>> BEGIN Raw data
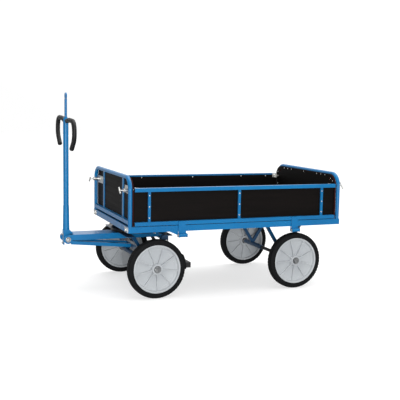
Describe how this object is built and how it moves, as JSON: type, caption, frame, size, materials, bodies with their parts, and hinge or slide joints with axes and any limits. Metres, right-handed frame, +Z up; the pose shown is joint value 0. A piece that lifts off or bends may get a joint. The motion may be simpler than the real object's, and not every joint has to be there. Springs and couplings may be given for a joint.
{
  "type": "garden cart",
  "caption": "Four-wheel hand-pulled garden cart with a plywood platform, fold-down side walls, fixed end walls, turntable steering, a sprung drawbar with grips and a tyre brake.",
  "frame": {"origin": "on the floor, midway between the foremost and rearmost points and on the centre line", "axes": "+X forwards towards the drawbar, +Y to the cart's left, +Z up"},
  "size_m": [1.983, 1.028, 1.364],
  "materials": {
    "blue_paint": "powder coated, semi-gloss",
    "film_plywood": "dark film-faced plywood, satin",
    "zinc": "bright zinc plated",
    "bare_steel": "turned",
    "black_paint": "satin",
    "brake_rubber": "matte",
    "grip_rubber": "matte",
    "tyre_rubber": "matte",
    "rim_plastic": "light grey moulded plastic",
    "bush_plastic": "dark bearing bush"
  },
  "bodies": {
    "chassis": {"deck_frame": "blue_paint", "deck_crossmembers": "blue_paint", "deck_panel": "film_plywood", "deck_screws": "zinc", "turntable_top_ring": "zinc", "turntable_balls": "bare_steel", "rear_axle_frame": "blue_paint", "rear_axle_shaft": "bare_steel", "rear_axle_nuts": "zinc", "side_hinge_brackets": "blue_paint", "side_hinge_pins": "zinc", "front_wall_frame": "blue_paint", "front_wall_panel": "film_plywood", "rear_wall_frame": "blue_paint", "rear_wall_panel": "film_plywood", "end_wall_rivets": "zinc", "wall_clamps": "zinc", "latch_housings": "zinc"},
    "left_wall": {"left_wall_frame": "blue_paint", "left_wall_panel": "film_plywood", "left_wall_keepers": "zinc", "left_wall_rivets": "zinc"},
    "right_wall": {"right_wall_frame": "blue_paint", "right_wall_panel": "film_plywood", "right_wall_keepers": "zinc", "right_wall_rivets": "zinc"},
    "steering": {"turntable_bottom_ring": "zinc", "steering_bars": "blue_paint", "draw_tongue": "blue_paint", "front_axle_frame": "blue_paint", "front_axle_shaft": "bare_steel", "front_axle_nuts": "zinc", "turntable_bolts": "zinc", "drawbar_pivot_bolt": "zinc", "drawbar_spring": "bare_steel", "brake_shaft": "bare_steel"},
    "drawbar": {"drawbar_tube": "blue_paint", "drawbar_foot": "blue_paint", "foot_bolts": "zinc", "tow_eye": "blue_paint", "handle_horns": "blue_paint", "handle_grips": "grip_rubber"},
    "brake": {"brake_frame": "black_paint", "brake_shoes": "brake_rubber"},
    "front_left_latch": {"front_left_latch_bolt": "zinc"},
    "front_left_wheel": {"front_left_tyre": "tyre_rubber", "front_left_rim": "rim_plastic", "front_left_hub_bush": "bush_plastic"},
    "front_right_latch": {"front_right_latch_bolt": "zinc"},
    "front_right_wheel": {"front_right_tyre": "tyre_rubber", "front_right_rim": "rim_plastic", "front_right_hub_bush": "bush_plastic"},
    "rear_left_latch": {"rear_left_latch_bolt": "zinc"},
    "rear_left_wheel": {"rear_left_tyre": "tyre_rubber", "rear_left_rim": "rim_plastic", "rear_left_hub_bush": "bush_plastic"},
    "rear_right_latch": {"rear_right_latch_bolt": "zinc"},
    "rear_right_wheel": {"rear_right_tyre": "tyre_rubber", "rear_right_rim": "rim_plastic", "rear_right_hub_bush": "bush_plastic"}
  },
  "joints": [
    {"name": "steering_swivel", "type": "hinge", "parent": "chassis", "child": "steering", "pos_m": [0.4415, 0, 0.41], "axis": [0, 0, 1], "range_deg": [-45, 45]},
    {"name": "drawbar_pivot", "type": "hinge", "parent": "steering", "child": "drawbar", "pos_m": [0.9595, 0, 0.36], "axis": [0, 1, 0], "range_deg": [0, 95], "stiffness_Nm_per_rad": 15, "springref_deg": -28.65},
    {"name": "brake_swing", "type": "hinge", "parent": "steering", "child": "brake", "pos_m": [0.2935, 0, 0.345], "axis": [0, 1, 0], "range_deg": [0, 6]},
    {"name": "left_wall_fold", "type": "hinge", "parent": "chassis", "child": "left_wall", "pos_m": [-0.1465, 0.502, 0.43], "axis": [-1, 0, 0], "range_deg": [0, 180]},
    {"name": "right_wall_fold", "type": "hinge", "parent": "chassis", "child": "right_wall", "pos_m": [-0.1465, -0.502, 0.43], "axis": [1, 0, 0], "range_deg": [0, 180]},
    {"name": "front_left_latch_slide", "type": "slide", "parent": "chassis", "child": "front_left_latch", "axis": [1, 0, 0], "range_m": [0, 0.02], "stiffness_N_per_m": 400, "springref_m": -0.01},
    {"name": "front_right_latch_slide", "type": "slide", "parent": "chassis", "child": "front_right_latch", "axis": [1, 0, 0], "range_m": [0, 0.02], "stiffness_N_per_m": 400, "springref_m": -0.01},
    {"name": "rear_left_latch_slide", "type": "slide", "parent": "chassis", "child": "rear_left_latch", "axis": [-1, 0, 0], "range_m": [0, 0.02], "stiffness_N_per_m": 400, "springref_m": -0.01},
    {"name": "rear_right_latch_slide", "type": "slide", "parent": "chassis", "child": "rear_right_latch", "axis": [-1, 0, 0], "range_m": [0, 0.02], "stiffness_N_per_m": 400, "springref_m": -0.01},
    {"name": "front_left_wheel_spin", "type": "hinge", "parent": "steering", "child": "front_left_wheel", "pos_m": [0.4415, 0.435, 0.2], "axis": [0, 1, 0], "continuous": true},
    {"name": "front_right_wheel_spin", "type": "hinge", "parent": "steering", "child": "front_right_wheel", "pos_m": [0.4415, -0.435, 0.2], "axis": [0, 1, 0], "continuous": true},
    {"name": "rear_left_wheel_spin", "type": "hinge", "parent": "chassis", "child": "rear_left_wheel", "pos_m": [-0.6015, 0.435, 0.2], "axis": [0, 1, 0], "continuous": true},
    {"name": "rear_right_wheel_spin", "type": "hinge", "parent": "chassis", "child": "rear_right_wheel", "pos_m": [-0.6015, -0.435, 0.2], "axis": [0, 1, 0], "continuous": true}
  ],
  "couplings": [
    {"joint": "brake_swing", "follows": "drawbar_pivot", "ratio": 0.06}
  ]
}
>> END Raw data
Repeat the listing above without any change.

**Exercise answer:**
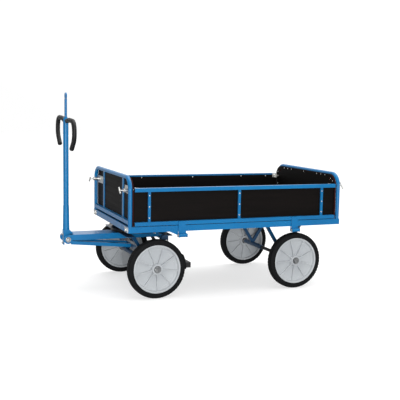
Describe how this object is built and how it moves, as JSON: type, caption, frame, size, materials, bodies with their parts, and hinge or slide joints with axes and any limits. Metres, right-handed frame, +Z up; the pose shown is joint value 0. A piece that lifts off or bends may get a joint. The motion may be simpler than the real object's, and not every joint has to be there. Springs and couplings may be given for a joint.
{
  "type": "garden cart",
  "caption": "Four-wheel hand-pulled garden cart with a plywood platform, fold-down side walls, fixed end walls, turntable steering, a sprung drawbar with grips and a tyre brake.",
  "frame": {"origin": "on the floor, midway between the foremost and rearmost points and on the centre line", "axes": "+X forwards towards the drawbar, +Y to the cart's left, +Z up"},
  "size_m": [1.983, 1.028, 1.364],
  "materials": {
    "blue_paint": "powder coated, semi-gloss",
    "film_plywood": "dark film-faced plywood, satin",
    "zinc": "bright zinc plated",
    "bare_steel": "turned",
    "black_paint": "satin",
    "brake_rubber": "matte",
    "grip_rubber": "matte",
    "tyre_rubber": "matte",
    "rim_plastic": "light grey moulded plastic",
    "bush_plastic": "dark bearing bush"
  },
  "bodies": {
    "chassis": {"deck_frame": "blue_paint", "deck_crossmembers": "blue_paint", "deck_panel": "film_plywood", "deck_screws": "zinc", "turntable_top_ring": "zinc", "turntable_balls": "bare_steel", "rear_axle_frame": "blue_paint", "rear_axle_shaft": "bare_steel", "rear_axle_nuts": "zinc", "side_hinge_brackets": "blue_paint", "side_hinge_pins": "zinc", "front_wall_frame": "blue_paint", "front_wall_panel": "film_plywood", "rear_wall_frame": "blue_paint", "rear_wall_panel": "film_plywood", "end_wall_rivets": "zinc", "wall_clamps": "zinc", "latch_housings": "zinc"},
    "left_wall": {"left_wall_frame": "blue_paint", "left_wall_panel": "film_plywood", "left_wall_keepers": "zinc", "left_wall_rivets": "zinc"},
    "right_wall": {"right_wall_frame": "blue_paint", "right_wall_panel": "film_plywood", "right_wall_keepers": "zinc", "right_wall_rivets": "zinc"},
    "steering": {"turntable_bottom_ring": "zinc", "steering_bars": "blue_paint", "draw_tongue": "blue_paint", "front_axle_frame": "blue_paint", "front_axle_shaft": "bare_steel", "front_axle_nuts": "zinc", "turntable_bolts": "zinc", "drawbar_pivot_bolt": "zinc", "drawbar_spring": "bare_steel", "brake_shaft": "bare_steel"},
    "drawbar": {"drawbar_tube": "blue_paint", "drawbar_foot": "blue_paint", "foot_bolts": "zinc", "tow_eye": "blue_paint", "handle_horns": "blue_paint", "handle_grips": "grip_rubber"},
    "brake": {"brake_frame": "black_paint", "brake_shoes": "brake_rubber"},
    "front_left_latch": {"front_left_latch_bolt": "zinc"},
    "front_left_wheel": {"front_left_tyre": "tyre_rubber", "front_left_rim": "rim_plastic", "front_left_hub_bush": "bush_plastic"},
    "front_right_latch": {"front_right_latch_bolt": "zinc"},
    "front_right_wheel": {"front_right_tyre": "tyre_rubber", "front_right_rim": "rim_plastic", "front_right_hub_bush": "bush_plastic"},
    "rear_left_latch": {"rear_left_latch_bolt": "zinc"},
    "rear_left_wheel": {"rear_left_tyre": "tyre_rubber", "rear_left_rim": "rim_plastic", "rear_left_hub_bush": "bush_plastic"},
    "rear_right_latch": {"rear_right_latch_bolt": "zinc"},
    "rear_right_wheel": {"rear_right_tyre": "tyre_rubber", "rear_right_rim": "rim_plastic", "rear_right_hub_bush": "bush_plastic"}
  },
  "joints": [
    {"name": "steering_swivel", "type": "hinge", "parent": "chassis", "child": "steering", "pos_m": [0.4415, 0, 0.41], "axis": [0, 0, 1], "range_deg": [-45, 45]},
    {"name": "drawbar_pivot", "type": "hinge", "parent": "steering", "child": "drawbar", "pos_m": [0.9595, 0, 0.36], "axis": [0, 1, 0], "range_deg": [0, 95], "stiffness_Nm_per_rad": 15, "springref_deg": -28.65},
    {"name": "brake_swing", "type": "hinge", "parent": "steering", "child": "brake", "pos_m": [0.2935, 0, 0.345], "axis": [0, 1, 0], "range_deg": [0, 6]},
    {"name": "left_wall_fold", "type": "hinge", "parent": "chassis", "child": "left_wall", "pos_m": [-0.1465, 0.502, 0.43], "axis": [-1, 0, 0], "range_deg": [0, 180]},
    {"name": "right_wall_fold", "type": "hinge", "parent": "chassis", "child": "right_wall", "pos_m": [-0.1465, -0.502, 0.43], "axis": [1, 0, 0], "range_deg": [0, 180]},
    {"name": "front_left_latch_slide", "type": "slide", "parent": "chassis", "child": "front_left_latch", "axis": [1, 0, 0], "range_m": [0, 0.02], "stiffness_N_per_m": 400, "springref_m": -0.01},
    {"name": "front_right_latch_slide", "type": "slide", "parent": "chassis", "child": "front_right_latch", "axis": [1, 0, 0], "range_m": [0, 0.02], "stiffness_N_per_m": 400, "springref_m": -0.01},
    {"name": "rear_left_latch_slide", "type": "slide", "parent": "chassis", "child": "rear_left_latch", "axis": [-1, 0, 0], "range_m": [0, 0.02], "stiffness_N_per_m": 400, "springref_m": -0.01},
    {"name": "rear_right_latch_slide", "type": "slide", "parent": "chassis", "child": "rear_right_latch", "axis": [-1, 0, 0], "range_m": [0, 0.02], "stiffness_N_per_m": 400, "springref_m": -0.01},
    {"name": "front_left_wheel_spin", "type": "hinge", "parent": "steering", "child": "front_left_wheel", "pos_m": [0.4415, 0.435, 0.2], "axis": [0, 1, 0], "continuous": true},
    {"name": "front_right_wheel_spin", "type": "hinge", "parent": "steering", "child": "front_right_wheel", "pos_m": [0.4415, -0.435, 0.2], "axis": [0, 1, 0], "continuous": true},
    {"name": "rear_left_wheel_spin", "type": "hinge", "parent": "chassis", "child": "rear_left_wheel", "pos_m": [-0.6015, 0.435, 0.2], "axis": [0, 1, 0], "continuous": true},
    {"name": "rear_right_wheel_spin", "type": "hinge", "parent": "chassis", "child": "rear_right_wheel", "pos_m": [-0.6015, -0.435, 0.2], "axis": [0, 1, 0], "continuous": true}
  ],
  "couplings": [
    {"joint": "brake_swing", "follows": "drawbar_pivot", "ratio": 0.06}
  ]
}